While hiking, you will pass the remnants of ancient settlements once occupied by the Yámana indigenous people. At the end of the three-hour trek, you will reach Lago Roca and enjoy its stunning views. Here, you can relax and enjoy a hot lunch before embarking on a canoe ride down the Lapataia River. This waterway leads to your ultimate destination, the spectacular Bahia Lapataia (Lapataia Bay). The bay is located in the Beagle Channel, sitting at the end of Nacional Route No. 3, an extension of the legendary Pan American Highway. From here, you will be transferred back to your hotel in Ushuaia.
Day 9: Cruise Along the Beagle Channel
Wake early and enjoy breakfast in Ushuaia before heading to the pier and boarding a boat for a local cruise. You'll sail along the Beagle Channel, one of the region’s most important waterways named after the HMS Beagle, a 19th-century British ship that brought Charles Darwin to South America. As you pass through the channel, you'll witness breathtaking views of Ushuaia and the mountains behind it. Be on the lookout for marine wildlife such as cormorants and sea lions, especially near the Lobo and De Los Pajaros islands. If winds are calm, you can see all the way to the opposite coast, which stretches across Chile and Argentina. Before heading back to Ushuaia, you'll pass by famed Les Eclaireurs, the "Lighthouse at the End of the World."
Day 10: Fly from Ushuaia to Iguazú - Afternoon Tour of Iguazú Falls
This morning a driver will pick you up from your hotel and transfer you to the airport. A flight will take you from the rugged forests and icy peaks of southern Patagonia, to the mango trees and rainforest jungles of northern Argentina's Misiones Province. Here you'll find the jewel in the crown: Iguazú Falls, the largest waterfall system in the world.

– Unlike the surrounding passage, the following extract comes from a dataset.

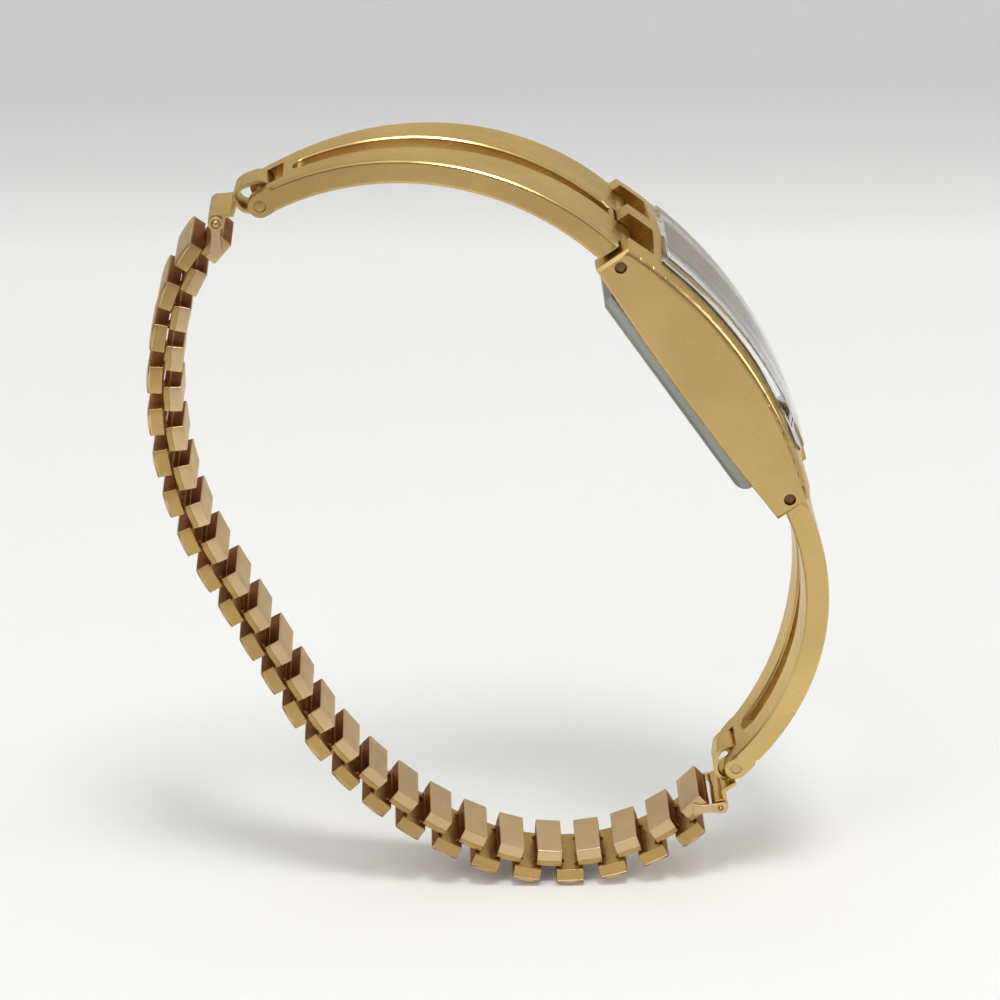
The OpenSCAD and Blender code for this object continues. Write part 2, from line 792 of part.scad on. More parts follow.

Upon arrival to the city of Puerto Iguazú, you'll check into your hotel and then have the option for a half-day tour of the Brazilian side of Iguazú Falls (as opposed to the Argentine side) beginning in the afternoon. This is a good introduction to the falls, as the Brazilian side offers easily accessible viewpoints where you can enjoy the majesty of this natural wonder without the extensive walking that accompanies a visit to the Argentine side.
So enjoy the Falls as you acclimate to the warmer weather (temps here can top 90°F in the summer months). Also, be on the lookout for exotic animals that call the area home, such as monkeys and coatis.
Day 11: Explore Iguazú Falls (Argentine Side)
After breakfast at your hotel, a driver will pick you up and drop you off at the entrance of Iguazú National Park, the Argentine side of the falls. This is where you will begin the day's adventure, a full-day tour that involves walking the three circuits that weave around the waterfall. Each of these offers different vantage points from which to view the water.
The three circuits include:
- The upper circuit (1 hour) is made up of 2,624 feet (800 m) of walkways elevated above the jungle floor to avoid disrupting the natural paths of indigenous fauna. On this route, you'll see the upper portion of Iguazú, including countless panoramic vistas of the surrounding cascades.
- The lower circuit (2 hours) is 5,250 feet (1,600 m) long and is also made up of elevated walkways, which go directly below and around the falls. This circuit takes you near the base of the falls and right up to the crashing torrents of water. You'll be able to feel the magnitude of the waterfall from up close.
- The Devil's Throat (2 hours) is the star of the show. A small tourist train leaves from the Cataratas Station and travels 18 minutes to Garganta Station, where you'll find restrooms, a snack bar, and the start of the path. You'll walk 3,937 feet (1200 m) over the river until you reach the viewing platform. From there you'll be able to peer 269 feet (82 m) down into the water, as the highest of Iguazu's Falls thunders all around you.
At the end of the tour, the driver will pick you up and take you back to your hotel.
Day 12: Buenos Aires Departure
Enjoy your final morning with a leisurely breakfast and then transfer to the airport for your flight back home.